Woman rappers like Cardi B, Noname shouldn’t be labeled the “female version of (blank)”

Courtesy of Atlantic Records

Cardi B released her song "Bodak Yellow" in June, and she is the first woman in the hip-hop rap genre to have a No. 1 song on the Billboard 100 as a solo artist in 19 years.

Women are increasingly breaking into the hip-hop/rap genre, paving the way for breakout artists like Cardi B, Noname and Rapsody.

But when their art is released, there’s always some kind of evaluation that relates to their male rapper counterparts.

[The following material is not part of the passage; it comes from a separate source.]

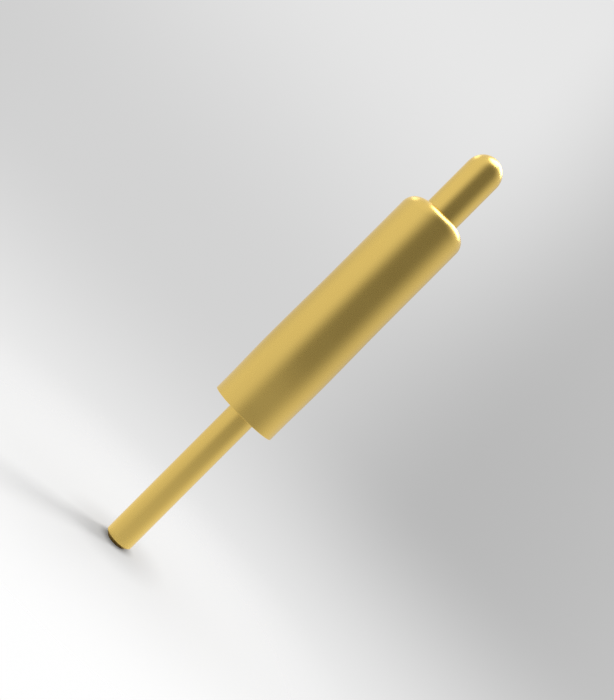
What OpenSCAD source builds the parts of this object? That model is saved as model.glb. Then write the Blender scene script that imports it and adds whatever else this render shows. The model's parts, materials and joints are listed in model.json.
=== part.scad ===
// Spring-loaded contact pin (pogo pin) with a solder tail, in millimetres.
// +Z runs along the axis towards the contact tip. The origin is the centre of the seating
// shoulder, where the foot of the barrel meets the board. All three pieces lie on the axis.

/* [Barrel] */
// Diameter of the barrel above and below the press-fit swell
barrel_d = 1.9; // [1.7:0.02:2.2]
// Length of the barrel from the seating shoulder to the mouth
barrel_l = 7; // [6.4:0.05:9]
// Thickness of the tube wall and of the rolled lip
wall_t = 0.25; // [0.18:0.01:0.3]
// Thickness of the solid web between the seating shoulder and the spring
web_t = 0.8; // [0.6:0.05:1.2]
// Outer radius of the rolled-in mouth
mouth_round = 0.36; // [0.3:0.01:0.4]
// Break of the lip's edge around the plunger
lip_break = 0.03; // [0.01:0.005:0.05]
// Diameter of the pilot drill that leaves a point in the floor of the bore
pilot_d = 0.5; // [0.3:0.05:0.6]
// Included angle of the pilot drill's point
pilot_angle = 118; // [90:1:140]

/* [Press-fit swell] */
// Diameter of the barrel at the crest of the swell
swell_d = 1.94; // [1.92:0.01:1.98]
// Height of the swell's start above the seating shoulder
swell_start = 1.05; // [0.8:0.05:1.3]
// Length of the steep rise from the start to the crest
swell_rise = 0.45; // [0.3:0.05:0.8]
// Length of the crest
swell_crest = 0.4; // [0.2:0.05:0.6]
// Length of the long taper from the crest back to the barrel
swell_taper = 2.1; // [1.5:0.05:2.5]

/* [Solder tail] */
// Diameter of the tail
tail_d = 0.79; // [0.6:0.01:1]
// Length of the tail below the seating shoulder
tail_l = 4.55; // [1.5:0.05:8]
// Width and height of the chamfer at the tail's end
tail_chamfer = 0.11; // [0.05:0.01:0.2]

/* [Plunger] */
// Diameter of the shaft and of its round tip
plunger_d = 1; // [0.8:0.01:1.06]
// How far the tip stands out of the mouth at rest
plunger_out = 2.03; // [1.95:0.01:3]
// How far the plunger can be pressed in
travel = 1.4; // [0.8:0.05:1.4]
// Chamfer at both ends of the skirt
skirt_chamfer = 0.05; // [0.02:0.01:0.06]
// Slant of the foot, which presses the skirt against the bore
bias_angle = 10; // [0:1:15]

/* [Spring] */
// Diameter of the spring wire
wire_d = 0.15; // [0.1:0.01:0.16]
// Number of coils that work
active_coils = 7; // [5:1:8]
// Number of closed coils at each end
end_coils = 1; // [1:0.5:1.5]
// Length left between the coils when the plunger is pressed right in
spring_reserve = 0.2; // [0.1:0.05:0.4]

/* [Fits] */
// Gap between the shaft and the lip, on the radius
mouth_clear = 0.03; // [0.02:0.005:0.05]
// Gap between the skirt and the bore, on the radius
skirt_clear = 0.04; // [0.02:0.005:0.06]
// Gap between the spring and the bore, on the radius
spring_clear = 0.08; // [0.05:0.01:0.12]
// Gap between the skirt and the underside of the lip at rest
stop_gap = 0.02; // [0.01:0.005:0.03]
// Gap between each end of the spring and its seat
seat_gap = 0.01; // [0.005:0.005:0.02]

/* [Hidden] */
$fn = 96;
gold = [0.85, 0.69, 0.38];
steel = [0.72, 0.73, 0.75];
over = 1;                  // how far a cutter runs past the face it cuts
wire_sides = 8;            // corners of the wire's section
rings_per_coil = 20;       // sections along one coil of the spring
closed_pitch = 1.03;       // pitch of the closed coils, in wire diameters

// Barrel
barrel_r = barrel_d / 2;
bore_r = barrel_r - wall_t;
tail_r = tail_d / 2;
round_r = barrel_r - mouth_round;                // radius of the circle that the lip rolls about
round_z = barrel_l - mouth_round;                // and its height
inner_round = max(mouth_round - wall_t, 0.02);   // the bore's own corner under the lip
lip_z = barrel_l - wall_t;                       // underside of the lip
crest_z = swell_start + swell_rise;
taper_z = crest_z + swell_crest;

// Plunger
shaft_r = plunger_d / 2;
mouth_r = shaft_r + mouth_clear;
tip_z = barrel_l + plunger_out;
skirt_r = bore_r - skirt_clear;
skirt_top = lip_z - stop_gap;

// Spring
wire_r = wire_d / 2;
coil_r = bore_r - spring_clear - wire_r;
turns = active_coils + 2 * end_coils;
solid_l = (turns + 1) * wire_d;
spring_l = solid_l + travel + spring_reserve;
foot_z = web_t + spring_l;                       // lowest point of the plunger's foot
coil_low = web_t + seat_gap + wire_r;
coil_high = foot_z - seat_gap - wire_r;
end_rise = end_coils * closed_pitch * wire_d;
active_rise = coil_high - coil_low - 2 * end_rise;

// Outline of the turned bar, right of the axis, before it is bored: tail, shoulder, swell, mouth
module bar_outline() {
    polygon([
        [0, -tail_l], [tail_r - tail_chamfer, -tail_l], [tail_r, tail_chamfer - tail_l], [tail_r, 0],
        [barrel_r, 0], [barrel_r, swell_start], [swell_d / 2, crest_z],
        [swell_d / 2, taper_z], [barrel_r, taper_z + swell_taper], [barrel_r, round_z],
        [round_r, round_z], [round_r, barrel_l], [0, barrel_l]
    ]);
    translate([round_r, round_z]) circle(r = mouth_round);
}

// Outline of the blind bore: straight wall, rounded corner under the lip, pilot drill point
module bore_outline() {
    corner_r = bore_r - inner_round;
    corner_z = lip_z - inner_round;
    pilot_r = pilot_d / 2;
    polygon([
        [0, web_t - pilot_r / tan(pilot_angle / 2)], [pilot_r, web_t], [bore_r, web_t],
        [bore_r, corner_z], [corner_r, corner_z], [corner_r, lip_z], [0, lip_z]
    ]);
    translate([corner_r, corner_z]) circle(r = inner_round);
}

// Outline of the hole through the lip, with both of its edges broken
module mouth_outline() {
    polygon([
        [0, lip_z - lip_break], [mouth_r + 2 * lip_break, lip_z - lip_break],
        [mouth_r, lip_z + lip_break], [mouth_r, barrel_l - lip_break],
        [mouth_r + lip_break + over, barrel_l + over], [0, barrel_l + over]
    ]);
}

module barrel() {
    color(gold)
        rotate_extrude()
            difference() {
                bar_outline();
                bore_outline();
                mouth_outline();
            }
}

// Round tip, shaft, and the wider skirt that the lip retains, with its foot cut on a slant
module plunger() {
    foot_fall = 2 * skirt_r * tan(bias_angle);
    color(gold)
        difference() {
            union() {
                translate([0, 0, tip_z - shaft_r]) sphere(r = shaft_r);
                translate([0, 0, foot_z]) cylinder(r = shaft_r, h = tip_z - shaft_r - foot_z);
                rotate_extrude() skirt_outline();
            }
            translate([-skirt_r, 0, foot_z])
                rotate([0, -bias_angle, 0])
                    translate([-over, -skirt_r - over, -foot_fall - over])
                        cube([2 * (skirt_r + over) / cos(bias_angle), 2 * (skirt_r + over), foot_fall + over]);
        }
}

module skirt_outline() {
    polygon([
        [0, foot_z], [skirt_r - skirt_chamfer, foot_z], [skirt_r, foot_z + skirt_chamfer],
        [skirt_r, skirt_top - skirt_chamfer], [skirt_r - skirt_chamfer, skirt_top], [0, skirt_top]
    ]);
}

// Height of the wire's centre after a number of turns: closed coils, working coils, closed coils
function wire_z(turn) =
    turn < end_coils ? coil_low + end_rise * turn / end_coils :
    turn > turns - end_coils ? coil_high - end_rise * (turns - turn) / end_coils :
    coil_low + end_rise + active_rise * (turn - end_coils) / active_coils;

// Corners of the wire's section after a number of turns
function wire_ring(turn) = [
    for (side = [0 : wire_sides - 1])
        let (a = 360 * (side + 0.5) / wire_sides, r = coil_r + wire_r * cos(a))
            [r * cos(360 * turn), r * sin(360 * turn), wire_z(turn) + wire_r * sin(a)]
];

module spring() {
    rings = round(turns * rings_per_coil);
    points = [for (ring = [0 : rings]) each wire_ring(turns * ring / rings)];
    sides = [
        for (ring = [0 : rings - 1], side = [0 : wire_sides - 1])
            let (
                here = ring * wire_sides,
                next = here + wire_sides,
                beside = (side + 1) % wire_sides
            )
                each [
                    [here + side, next + side, next + beside],
                    [here + side, next + beside, here + beside]
                ]
    ];
    first_end = [for (side = [0 : wire_sides - 1]) side];
    last_end = [for (side = [wire_sides - 1 : -1 : 0]) rings * wire_sides + side];
    color(steel) polyhedron(points, concat(sides, [first_end, last_end]));
}

barrel();
plunger();
spring();
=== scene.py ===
import json
import math

import bmesh
import bpy
from mathutils import Euler, Matrix, Vector


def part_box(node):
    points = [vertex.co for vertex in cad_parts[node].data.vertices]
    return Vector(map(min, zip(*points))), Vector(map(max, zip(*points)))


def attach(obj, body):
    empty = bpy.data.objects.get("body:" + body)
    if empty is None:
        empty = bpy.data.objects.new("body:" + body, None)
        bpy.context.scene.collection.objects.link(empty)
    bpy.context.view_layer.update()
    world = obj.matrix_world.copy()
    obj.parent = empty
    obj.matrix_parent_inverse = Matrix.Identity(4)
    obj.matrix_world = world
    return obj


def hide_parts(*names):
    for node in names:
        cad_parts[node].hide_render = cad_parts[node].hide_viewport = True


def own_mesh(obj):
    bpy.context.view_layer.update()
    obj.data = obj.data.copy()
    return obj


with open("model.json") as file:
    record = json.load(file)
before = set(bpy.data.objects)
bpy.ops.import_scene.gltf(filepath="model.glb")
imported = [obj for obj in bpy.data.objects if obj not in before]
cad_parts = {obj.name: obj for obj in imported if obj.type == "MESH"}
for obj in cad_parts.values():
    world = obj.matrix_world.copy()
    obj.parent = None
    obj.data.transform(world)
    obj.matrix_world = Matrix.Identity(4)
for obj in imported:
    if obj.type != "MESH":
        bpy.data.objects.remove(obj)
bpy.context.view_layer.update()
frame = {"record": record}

MM = 0.001

# ---------------------------------------------------------------- sizes, from the frame
MOUNTS = {mount["name"]: mount for mount in frame["record"]["mounts"]}
barrel_low, barrel_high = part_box("barrel")
plunger_low, plunger_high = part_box("plunger")
spring_low, spring_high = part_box("spring")

TAIL_END = barrel_low.z
TAIL_R = MOUNTS["solder_tail"]["dims"]["r_mm"] * MM
TAIL_CHAMFER = -TAIL_END - MOUNTS["solder_tail"]["dims"]["length_mm"] * MM
BARREL_R = MOUNTS["barrel_body"]["dims"]["r_mm"] * MM
SWELL_R = barrel_high.x
MOUTH_Z = barrel_high.z
TIP_Z = plunger_high.z
SKIRT_R = plunger_high.x
FOOT_Z = plunger_low.z
SPRING_R = spring_high.x

# ---------------------------------------------------------------- sizes that only the looks need
WALL = 0.25 * MM              # the tube's wall and the lip
BORE_R = BARREL_R - WALL
BORE_FLOOR = 0.8 * MM
STOP_GAP = 0.02 * MM          # between the skirt and the underside of the lip
SKIRT_TOP = MOUTH_Z - WALL - STOP_GAP
PILOT_R = 0.25 * MM           # pilot drill's point in the floor of the bore
PILOT_DEPTH = 0.15 * MM
MOUTH_ROUND = 0.36 * MM       # outer radius of the rolled mouth
LIP_BREAK = 0.03 * MM         # broken edge round the plunger
MOUTH_R = 0.53 * MM           # hole in the lip
SWELL_START = 0.25 * MM       # the swell rises and falls without an edge
CREST = 1.8 * MM
SWELL_END = 4.2 * MM
SWELL_STEPS = 16
EDGE = 0.008 * MM             # how far a turned edge is broken
SHAFT_R = 0.5 * MM
SKIRT_CHAMFER = 0.05 * MM
FOOT_SLANT = math.radians(10)
WIRE_R = 0.075 * MM
CLOSED_PITCH = 1.03           # pitch of the closed coils, in wire diameters
ACTIVE_COILS = 7
END_COILS = 1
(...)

Woman artists can release an album that people love, but aren’t given the credit they deserve by being dubbed the “female version of (insert name of male artist).”

Cardi B is the first woman in the genre, and the first of Dominican descent, to have a No. 1 song on the Billboard 100 as a solo artist in 19 years. This song is “Bodak Yellow.”

But, like clockwork, her success is accompanied with criticism. Some discredit her by arguing that “Bodak Yellow” is a copy of Kodak Black’s “No Flockin,” even though she stated that she sampled the beat with her own spin on it.

“Laila’s Wisdom” rapper Rapsody faced a similar situation. This album was one of the year’s best lyrical rap albums, and referred to as the female version of Kendrick Lamar’s “To Pimp a Butterfly.” Noname has been considered the “girl version of Chance the Rapper” and others like SZA have been compared to PARTYNEXTDOOR.



These women pour their heart into the creation of their projects. Reducing them to just male versions of other artists discredits their work, saying, in a way, that they lack originality.

It’s as though these people don’t want to give the artists the credit they deserve, and instead give these male artists more notoriety than the original artist mentioned. People are going go out of their way to listen to an album, and thank another artist for somehow giving them the idea to create the project, only because they released it earlier.

Many of these artists are bringing new perspectives to their music. They are curating new ways for the next artists to come into the game, and to not acknowledge what they’ve done is blasphemous.